Почтенное семейство Катрины никогда не выдало бы ее замуж за нищего шалопая. Довольно и того, что претендент на ее руку был театральным автором! Надо думать, лишь уверенность в том, что отныне образ и содержание жизни жениха изменятся бесповоротно, позволила родным Катрины согласиться на этот брак. Что же до денежных дел – доходы драматургов от публикации и постановки пьес были в то время, как мы помним, невелики, но для Расина они все же составляли около 2000 ливров в год. Королевская пенсия давала еще 1 500 ливров. А в 1674 году Расин был удостоен редкой милости; король (на деле, конечно, тут не обошлось без Кольбера) подарил ему должность королевского советника и государственного казначея в округе Мулен – как значилось в указе, «поелику мы столь высоко ценим его прекрасные достоинства и заслуги». Формула необычно лестная, как необычен и сам факт получения даром должности, которую любому другому пришлось бы покупать, которая стоила 36000 ливров и приносила 2 400 ливров годового дохода. Разумеется, это была чистая синекура; Расин не потрудился ни разу приехать в Мулен, даже для того, чтобы вступить в должность, хотя бы для виду. К тому же она давала право на дворянство для ее обладателя и ближайших его потомков, то есть означала, кроме денег, еще и весьма достойное положение в обществе. Заметим, что когда, за три года до того, соперник Расина на театральном поприще Филипп Кино надумал купить себе похожую должность, чтобы обрести большую социальную уверенность, то его новые коллеги допустили его в свой круг крайне неохотно, сетуя, как рассказывает биограф Кино, что «столь достойному собранию не принесет чести человек, который много лет пребывал на театральных подмостках, дабы ставить там свои трагедии и комедии». С Расином же, очевидно, о таком ворчании и речи быть не могло: его на должность определил сам король.

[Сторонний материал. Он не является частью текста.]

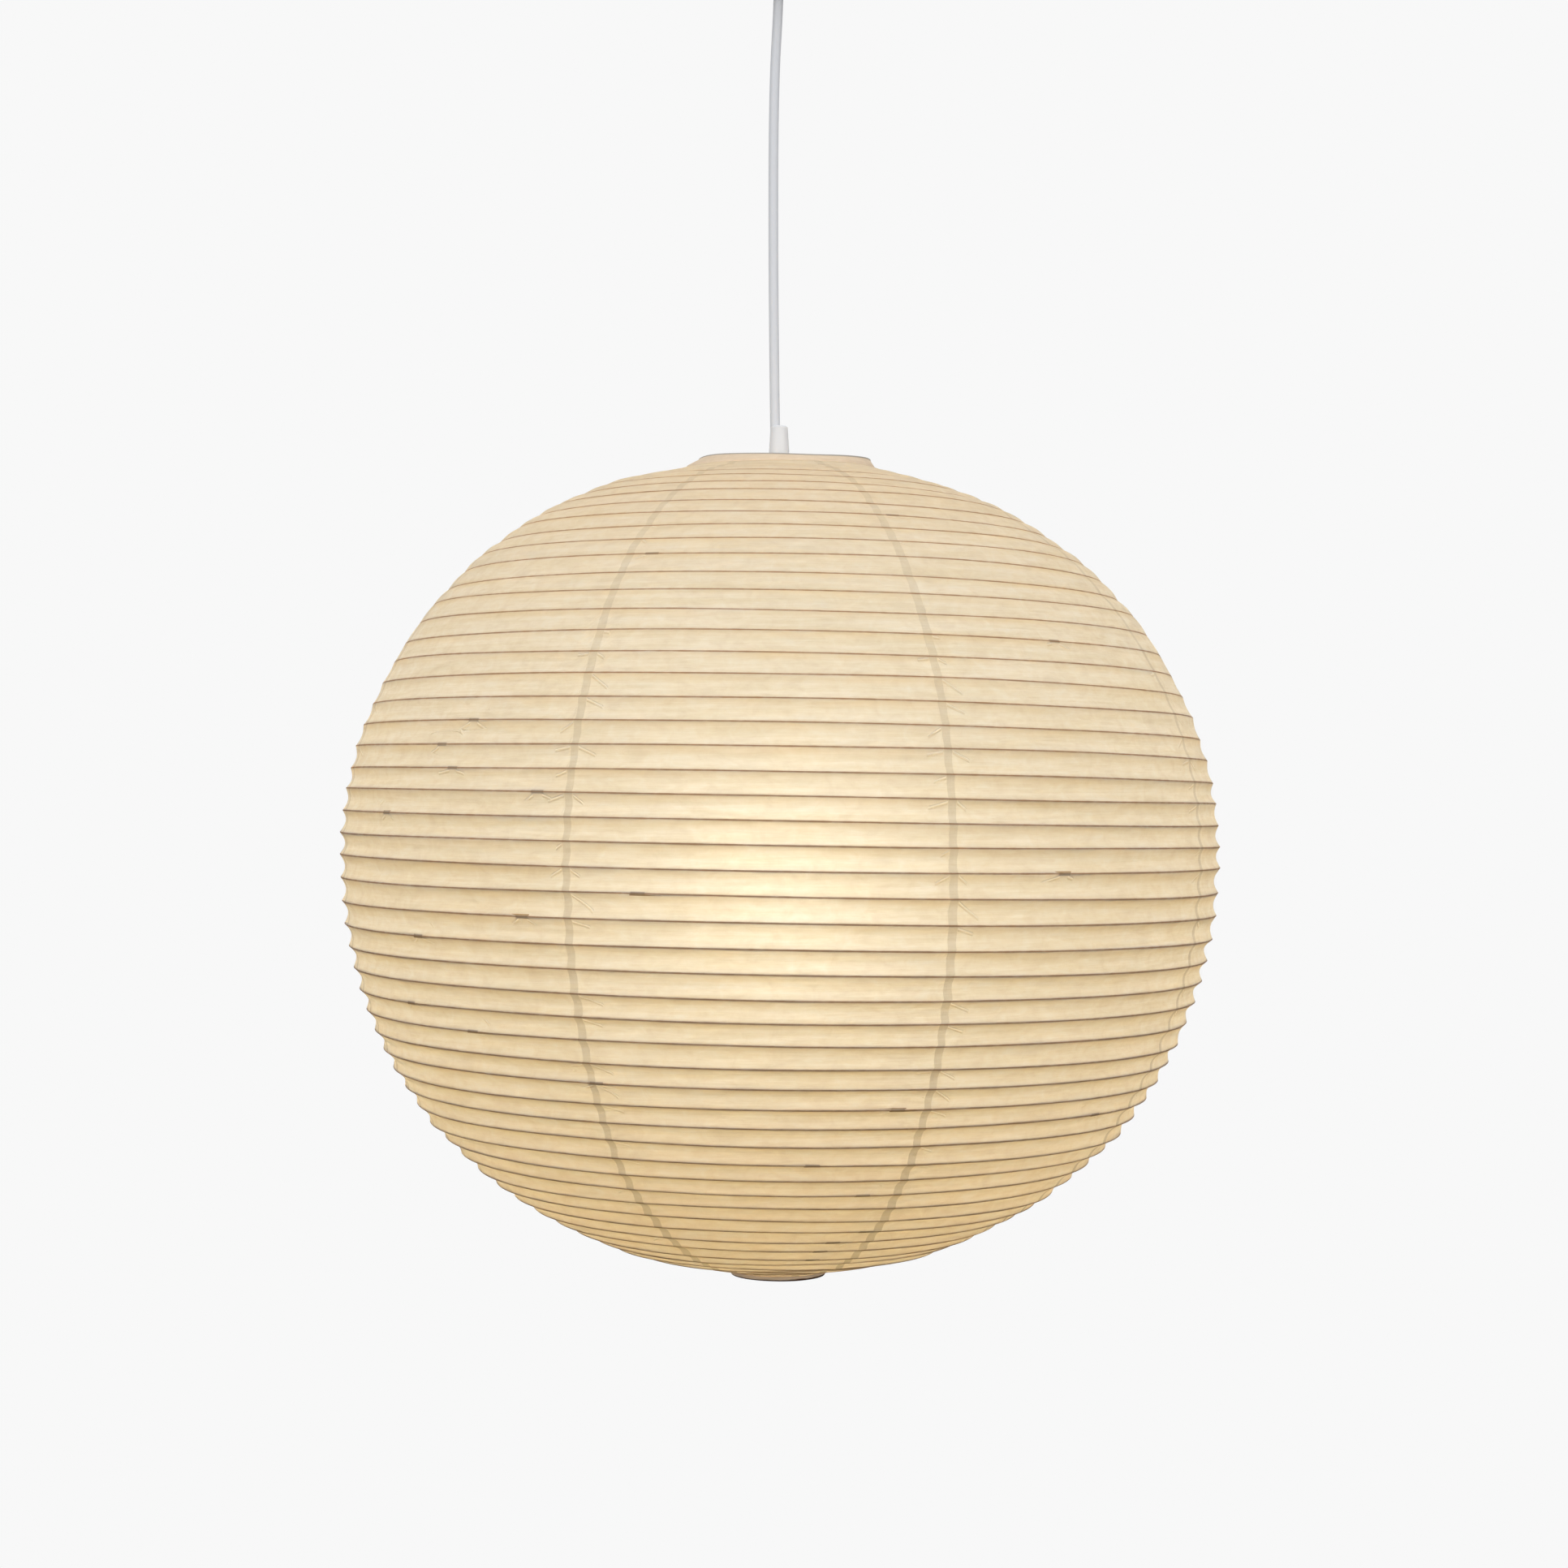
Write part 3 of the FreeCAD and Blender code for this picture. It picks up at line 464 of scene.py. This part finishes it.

Тем не менее, брак мадемуазель де Романе с Расином мог рассматриваться как мезальянс, если верить источнику достаточно надежному – «Мещанскому роману» Антуана Фюретьера, старого приятеля Расина. В романе приводится интересная таблица соответствия между приданым невесты и должностью жениха. По этой таблице выходит, что Катрина, с ее 70000 ливров, могла рассчитывать на советника Парламента или начальника Счетной палаты – должности двумя порядками выше той, что была подарена Расину. Расин же в качестве государственного казначея должен был довольствоваться девицей, имеющей от тридцати до сорока пяти тысяч ливров приданого. Но к его доходам надо прибавить несколько рент, складывавшихся из выплат по ссудам, которые Расин давал разным лицам (в частности, тому же Витару он в марте 1675 года одолжил немалую сумму – 8 000 Ливров). Все вместе составляет около 7 500 ливров годового дохода – в полтора раза больше, чем у невесты. А образ жизни Расина, как явствует из описи имущества, сделанной для брачного контракта, был почти роскошен. В описи значатся: кровать, кресла и стулья, обитые узорчатым зеленым, шелком; еще одна кровать, покрытая золото-серебряной парчой на розовой атласной подкладке; фламандские и итальянские шпалеры (мануфактура Гобеленов, учрежденная Кольбером лишь за 15 лет до того, еще не обрела своей будущей всеевропейской репутации); большое зеркало, картины, столовое серебро – и библиотека, оцененная в полторы тысячи ливров. Рядом с этим «шкафчик черного дерева немецкой работы, девять дюжин салфеток и восемь пар простынь», принесенные Катриной, выглядят куда как скромно.